An untold number of refugees have flooded into makeshift camps, escaping rape, looting and murderous rampages perpetrated by Ethiopian troops and civilians on the mostly-Muslim population living in the triangle that juts into Somalia.

The Coptic Christian regime has launched a major crackdown on the mostly ethnic Somali and Muslim population of Ogaden, fueled, according to the Meles government, by its opposition to the independence-seeking rebel Ogaden National Liberation Front (ONLF).

For nearly two decades, the ONLF has fought both with force and through diplomatic efforts to end what it considers the region’s systematic marginalization by Addis Ababa.

In ramping up efforts to crack down on the ONLF, however, humanitarian organizations including Médecins Sans Frontières have warned that civilians are facing collective punishment and being deprived of humanitarian aid — a public pronouncement that has resulted in the organization’s ouster from the region.

Three of the worst-affected areas have been decreed off limits to both MSF and the International Committee of the Red Cross, leaving an estimated 400,000 people in a very precarious state, with limited access to food, clean water and medical care.

There is a humanitarian crisis,” said William Robertson, the MSF head of mission, from Nairobi on Sept. 4.

“Our teams have treated people who were forced to flee their homes and who are now battling for their survival with next-to-no assistance. They are living in fear, the targets of armed groups or in the crossfire.”

So preoccupying is the evolving humanitarian crisis in Ogaden that the United States, a staunch ally of the Meles government and major contributor of foreign aid, has sent a senior diplomat to help resolve the issue.

Jendayi Frazer, the assistant secretary of state for African affairs, called the situation in Ogaden a “humanitarian crisis” on a Sept. 8 visit to the region, putting Washington squarely at odds with a country it relies upon to bring a measure of stability to the restive Horn of Africa.


Border Tension With Eritrea

Washington is also looking warily at the resumption of combustible rhetorical exchanges between Ethiopia and perennial rival Eritrea, seven years after they signed an agreement to end two years of bloody war.

Noting recently that Ethiopian troops were just “meters” away from their Eritrean counterparts, Ethiopian Foreign Minister Seyoum Mesfin breathed new life into the intractable stalemate, a tacit warning that Addis would continue to obstruct the implementation of a ruling that awarded the disputed town of Badme to Eritrea.
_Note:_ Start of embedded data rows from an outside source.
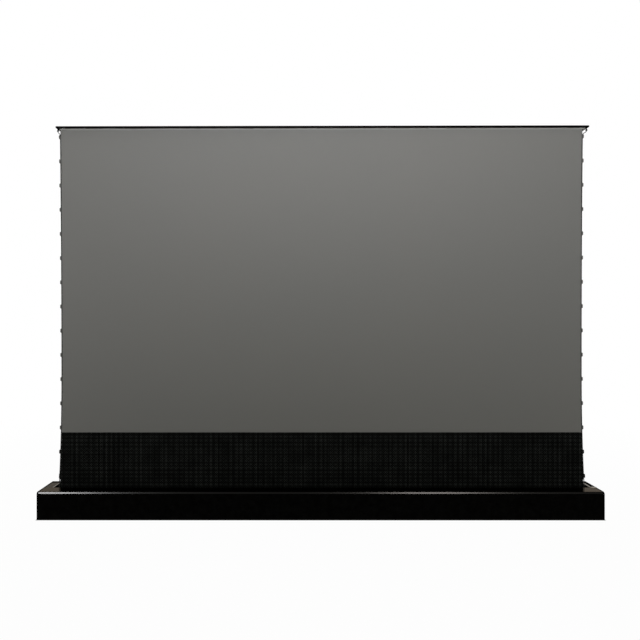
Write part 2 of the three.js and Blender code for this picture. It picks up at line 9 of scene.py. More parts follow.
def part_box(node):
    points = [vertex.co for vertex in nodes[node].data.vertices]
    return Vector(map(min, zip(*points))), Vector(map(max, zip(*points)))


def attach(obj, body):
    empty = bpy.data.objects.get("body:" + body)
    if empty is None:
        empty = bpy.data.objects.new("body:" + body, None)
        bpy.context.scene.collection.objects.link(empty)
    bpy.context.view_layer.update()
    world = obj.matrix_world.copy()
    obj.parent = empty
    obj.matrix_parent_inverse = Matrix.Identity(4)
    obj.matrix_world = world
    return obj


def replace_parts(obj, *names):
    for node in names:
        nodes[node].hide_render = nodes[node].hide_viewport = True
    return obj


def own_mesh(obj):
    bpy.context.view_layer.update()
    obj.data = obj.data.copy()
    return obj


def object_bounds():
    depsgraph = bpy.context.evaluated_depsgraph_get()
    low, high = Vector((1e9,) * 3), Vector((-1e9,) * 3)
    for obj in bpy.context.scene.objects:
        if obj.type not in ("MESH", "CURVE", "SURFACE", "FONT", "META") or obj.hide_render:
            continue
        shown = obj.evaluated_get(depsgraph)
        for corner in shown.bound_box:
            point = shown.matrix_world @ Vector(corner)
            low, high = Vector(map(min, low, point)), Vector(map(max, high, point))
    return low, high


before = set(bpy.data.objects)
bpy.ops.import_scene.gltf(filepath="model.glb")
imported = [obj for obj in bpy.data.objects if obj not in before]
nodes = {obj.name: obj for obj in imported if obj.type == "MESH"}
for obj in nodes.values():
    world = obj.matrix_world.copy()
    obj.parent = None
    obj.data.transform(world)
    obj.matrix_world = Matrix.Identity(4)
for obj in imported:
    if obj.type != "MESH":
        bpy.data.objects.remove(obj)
bpy.context.scene.view_settings.view_transform = "Standard"
cadLow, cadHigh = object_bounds()
sides = {"left": -1, "right": 1}
ranks = ("front", "rear")
stages = ("lower", "upper")  # of the lift
print("frame loaded:", len(nodes), "nodes")


# Camera: level, a little left of the middle, as in the photo
photo = {
    "pixels": 640,
    "focal": 615,  # pixels
    "vanishing": (295.9, 315.5),  # pixel that the lens axis points at
    "place": (-0.100, -2.622, 0.844),
    "sensor": 36,
    "yaw": 0.003,  # radians; the bar's picture rises a little to the right, the case stays level
    "roll": 0.0008,
}


def makeCamera():
    data = bpy.data.cameras.new("photoCamera")
    data.sensor_width = photo["sensor"]
    data.lens = photo["sensor"] * photo["focal"] / photo["pixels"]
    half = photo["pixels"] / 2
    turned = photo["focal"] * photo["yaw"]
    data.shift_x = (half - photo["vanishing"][0] + turned) / photo["pixels"]
    data.shift_y = (photo["vanishing"][1] - half) / photo["pixels"]
    camera = bpy.data.objects.new("photoCamera", data)
    camera.location = photo["place"]
    camera.rotation_euler = (math.pi / 2, photo["roll"], photo["yaw"])
    bpy.context.scene.collection.objects.link(camera)
    bpy.context.scene.camera = camera


makeCamera()
print("camera ready")


# A wire is one socket of a material, and sums on wires add their Math nodes
class Wire:
    def __init__(self, paint, socket):
        self.paint = paint
        self.socket = socket

    def __add__(self, other):
        return self.paint.sum("ADD", self, other)

    def __radd__(self, other):
        return self.paint.sum("ADD", other, self)

    def __sub__(self, other):
        return self.paint.sum("SUBTRACT", self, other)

    def __rsub__(self, other):
        return self.paint.sum("SUBTRACT", other, self)

    def __mul__(self, other):
        return self.paint.sum("MULTIPLY", self, other)

    def __rmul__(self, other):
        return self.paint.sum("MULTIPLY", other, self)

    def __pow__(self, other):
        return self.paint.sum("POWER", self, other)


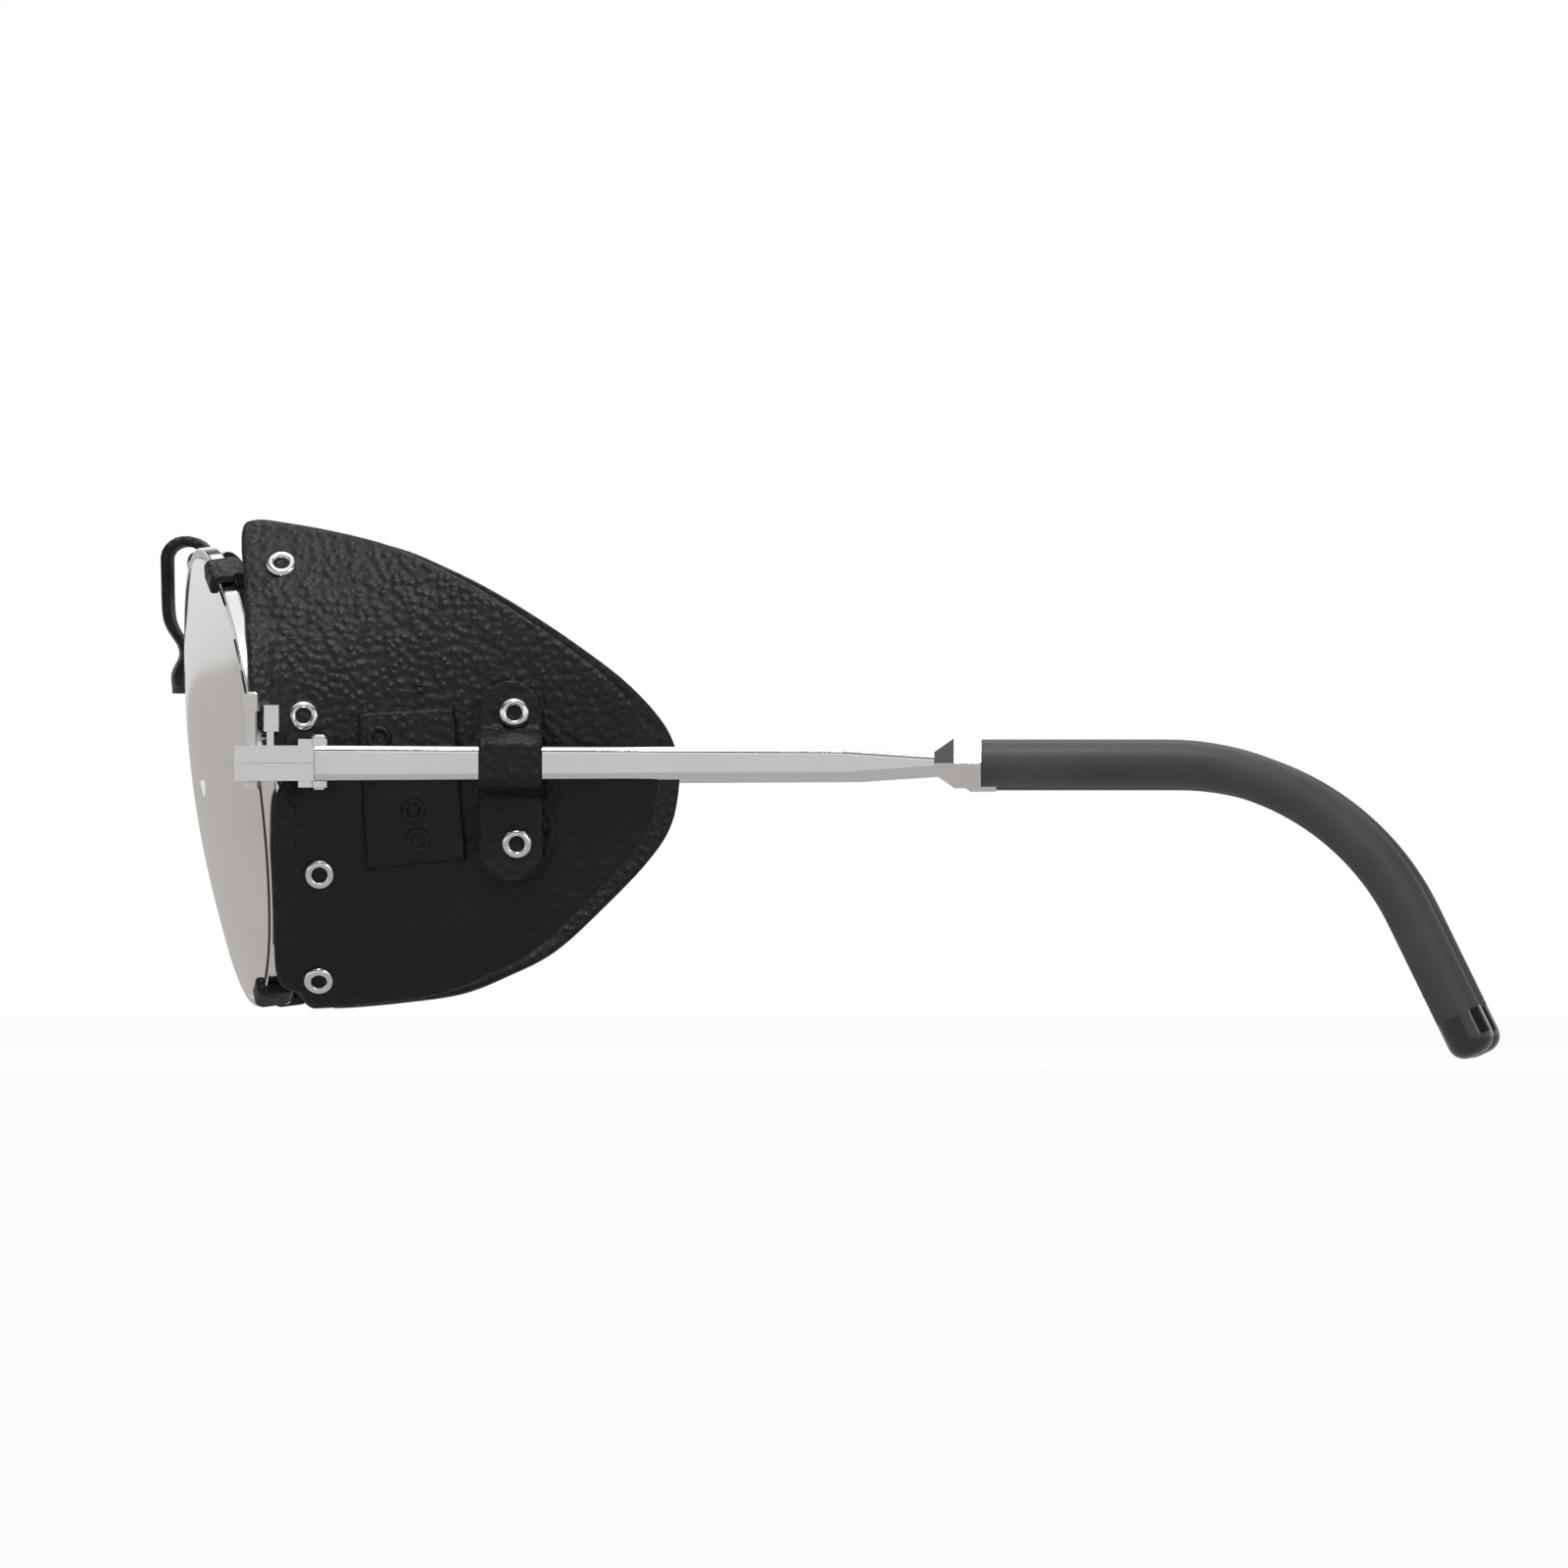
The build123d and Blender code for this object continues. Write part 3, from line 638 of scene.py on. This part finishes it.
# ---------------------------------------------------------------- nose guard
GUARD_FORWARD = 1.3 * MM
GUARD_FOLD = 2.0 * MM    # radius of the fold over the bar
GUARD_TUCK = 3.8 * MM    # the short flap behind it
GUARD_HALF_WIDTH = 12.2
GUARD_NARROWING = 3.6


def nose_guard():
    """Leather folded over the bridge bar, falling in front of the nose."""
    low, high = (Vector(corner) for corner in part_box("nose_guard"))
    fold = Vector((0, (low.y + high.y) / 2, high.z - 2.6 * MM))
    radius = GUARD_FOLD
    drop = fold.z - low.z
    rows, columns = 46, 30
    tuck = GUARD_TUCK
    total = tuck + math.pi * radius + drop
    points = []
    for layer in (0.5, -0.5):
        for row in range(rows + 1):
            travel = total * row / rows
            for column in range(columns + 1):
                across = -1 + 2 * column / columns
                if travel < tuck:
                    y, z, lean = radius, -(tuck - travel), (1.0, 0.0)
                elif travel < tuck + math.pi * radius:
                    turn = (travel - tuck) / radius
                    y, z = radius * math.cos(turn), radius * math.sin(turn)
                    lean = (math.cos(turn), math.sin(turn))
                else:
                    y, z, lean = -radius, -(travel - tuck - math.pi * radius), (-1.0, 0.0)
                level = min(max(-z / drop, 0.0), 1.0)
                width = (GUARD_HALF_WIDTH - GUARD_NARROWING * level ** 0.8) * MM
                corner = min(max((level - 0.80) / 0.20, 0.0), 1.0)
                width *= math.sqrt(max(1 - 0.55 * corner**2.2, 0.05))
                pinch = math.exp(-(((level - 0.70) / 0.16) ** 2))
                curl = GUARD_FORWARD - 2.0 * MM * pinch - 1.1 * MM * smooth_step(level, 0.78, 1.0)
                curl *= smooth_step(travel, 0.0, tuck + math.pi * radius)
                hug = 0.5 * MM * abs(across) ** 2 * level
                edge = 1 - 0.35 * abs(across) ** 8
                point = Vector((across * width, y - curl + hug, z))
                point.y += lean[0] * layer * LEATHER * edge
                point.z += lean[1] * layer * LEATHER * edge
                points.append(fold + point)
    piece = make_piece("leather_nose_guard", points, slab_faces(rows, columns), LEATHER_LOOK)
    recalculate(piece)
    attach(piece, "front")
    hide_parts("nose_guard")


# ---------------------------------------------------------------- stage, light, camera
VIEW_WIDTH = 177.8 * MM  # across the frame, at the nearer side of the object
LENS_MM = 1600.0
SENSOR_MM = 36.0
YAW = 0.0159
PITCH = 0.0030


def stage():
    bpy.ops.mesh.primitive_plane_add(size=30.0, location=(0, 0, -0.0002))
    floor = bpy.context.object
    floor.name = "floor"
    material, nodes, links, shader = new_material("pale_floor")
    where = coordinates(nodes, links, (1.0, 1.0, 1.0))
    tone = noise(nodes, links, where, 3.0)
    links.new(ramp(nodes, links, tone, ((0.0, (0.83, 0.83, 0.83)), (1.0, (0.85, 0.85, 0.85)))),
              shader.inputs["Base Color"])
    shader.inputs["Roughness"].default_value = 0.9
    glow = nodes.new("ShaderNodeEmission")
    glow.inputs["Color"].default_value = (1.0, 1.0, 1.0, 1.0)
    dim = nodes.new("ShaderNodeEmission")
    dim.inputs["Color"].default_value = (0.50, 0.475, 0.455, 1.0)
    path = nodes.new("ShaderNodeLightPath")
    seen = nodes.new("ShaderNodeMath")
    seen.operation = "MULTIPLY"
    seen.inputs[1].default_value = 0.94
    links.new(path.outputs["Is Camera Ray"], seen.inputs[0])
    first = nodes.new("ShaderNodeMixShader")
    links.new(seen.outputs[0], first.inputs["Fac"])
    links.new(shader.outputs[0], first.inputs[1])
    links.new(glow.outputs[0], first.inputs[2])
    second = nodes.new("ShaderNodeMixShader")
    links.new(path.outputs["Is Glossy Ray"], second.inputs["Fac"])
    links.new(first.outputs[0], second.inputs[1])
    links.new(dim.outputs[0], second.inputs[2])
    links.new(second.outputs[0], nodes["Material Output"].inputs["Surface"])
    floor.data.materials.append(material)


def world():
    sky = bpy.data.worlds.new("studio")
    bpy.context.scene.world = sky
    sky.use_nodes = True
    nodes, links = sky.node_tree.nodes, sky.node_tree.links
    ambient = nodes["Background"]
    place = nodes.new("ShaderNodeTexCoord")
    split = nodes.new("ShaderNodeSeparateXYZ")
    links.new(place.outputs["Generated"], split.inputs["Vector"])
    level = nodes.new("ShaderNodeMapRange")
    level.inputs["From Min"].default_value = -1.0
    links.new(split.outputs["Z"], level.inputs["Value"])
    tone = ramp(nodes, links, level.outputs["Result"],
                ((0.0, (0.20, 0.19, 0.18)), (0.46, (0.52, 0.50, 0.48)), (0.52, (0.82, 0.82, 0.82)),
                 (0.62, (1.0, 1.0, 1.0)), (0.70, (0.10, 0.10, 0.11)), (0.82, (0.14, 0.14, 0.15)),
                 (0.92, (1.0, 1.0, 1.0))))
    ambient.inputs["Color"].default_value = (1.0, 1.0, 1.0, 1.0)
    ambient.inputs["Strength"].default_value = 0.42
    mirrored = nodes.new("ShaderNodeBackground")
    links.new(tone, mirrored.inputs["Color"])
    backdrop = nodes.new("ShaderNodeBackground")
    backdrop.inputs["Color"].default_value = (1.0, 1.0, 1.0, 1.0)
    path = nodes.new("ShaderNodeLightPath")
    mix = nodes.new("ShaderNodeMixShader")
    gloss = nodes.new("ShaderNodeMixShader")
    links.new(path.outputs["Is Glossy Ray"], gloss.inputs["Fac"])
    links.new(ambient.outputs[0], gloss.inputs[1])
    links.new(mirrored.outputs[0], gloss.inputs[2])
    links.new(path.outputs["Is Camera Ray"], mix.inputs["Fac"])
    links.new(gloss.outputs[0], mix.inputs[1])
    links.new(backdrop.outputs[0], mix.inputs[2])
    links.new(mix.outputs[0], nodes["World Output"].inputs["Surface"])


def lamp(name, place, target, size, power):
    data = bpy.data.lights.new(name, "AREA")
    data.shape = "RECTANGLE"
    data.size, data.size_y = size
    data.energy = power
    lamp_object = bpy.data.objects.new(name, data)
    bpy.context.scene.collection.objects.link(lamp_object)
    lamp_object.location = place
    aim = Vector(target) - Vector(place)
    lamp_object.rotation_euler = aim.to_track_quat("-Z", "Y").to_euler()


def camera():
    """A long lens, level with the arm and square to the wearer's left side."""
    data = bpy.data.cameras.new("camera")
    data.lens = LENS_MM
    data.sensor_width = SENSOR_MM
    data.clip_end = 100.0
    eye = bpy.data.objects.new("camera", data)
    bpy.context.scene.collection.objects.link(eye)
    low, high = cad_box
    target = Vector((high[0], (low[1] + high[1]) / 2 - 4.7 * MM, 31.2 * MM))
    heading = Vector((-1.0, -YAW, PITCH)).normalized()
    eye.location = target - heading * (VIEW_WIDTH * LENS_MM / SENSOR_MM)
    eye.rotation_euler = heading.to_track_quat("-Z", "Y").to_euler()
    bpy.context.scene.camera = eye


dress_nodes()
for side_name, side_sign in SIDES.items():
    shield(side_name, side_sign)
    panel(side_name, side_sign)
    strap(side_name, side_sign)
    eyelets(side_name, side_sign, "front", FRONT_EYELETS, LEATHER, "front")
    eyelets(side_name, side_sign, "strap", STRAP_EYELETS, STRAP_LIFT, f"{side_name}_temple")
    for loop_key, loop_angle in LOOP_ANGLES.items():
        rim_loop(side_name, side_sign, loop_key, loop_angle)
nose_guard()
stage()
world()
lamp("key", (0.50, -0.10, 0.85), (0.0, -0.04, 0.03), (0.22, 0.22), 4.5)
lamp("fill", (0.7, 0.6, 0.45), (0.0, 0.0, 0.03), (0.5, 0.3), 1.0)
lamp("back", (-0.5, 0.1, 0.8), (0.0, 0.0, 0.03), (0.7, 0.7), 2.5)
camera()
bpy.context.scene.view_settings.view_transform = "Standard"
Despite the presence of U.N. troops in the border region these last six years, the two sides have continued their dispute over Badme, a dry and dusty town that has limited strategic value beyond its symbolic worth to Addis and Asmara.

“At this time there is little separation of troops from the two neighbors. . . . The armies of the two countries are only 70 or 80 meters apart,” Mesfin said during a Sept. 10 news conference.

Mesfin also chided a U.N. border commission’s work to reinforce the 2002 border decision ahead of its dissolution in November, criticism that was backed up on Tuesday by Meles himself, who reiterated Ethiopia’s resistance to giving Badme to Eritrea.

Analysts contend that Meles is maintaining his bluster on the border dispute in order to boost his sagging popularity and to obfuscate the ongoing domestic travails faced by his impoverished population. But there is real concern that the stalemate could edge into violence again, as neither Addis nor Asmara shows any signs of backing down.

More than one in 10 Ethiopians is “food vulnerable,” according to development agencies, which means they have no financial security that will allow them to regularly purchase what they need to feed their families.

“It is absolutely the case that Ethiopia faces some very serious political and security challenges, both at home domestically and in the Horn of Africa,” said Tom Porteous, the London director of Human Rights Watch, in an exclusive interview with World Politics Review. “Violating human rights law and international humanitarian law is not an effective way of dealing with those challenges, aside from being wrong and causing a lot of civilian suffering.”

Lauren Gelfand is a freelance journalist and commentator with a special interest in African issues.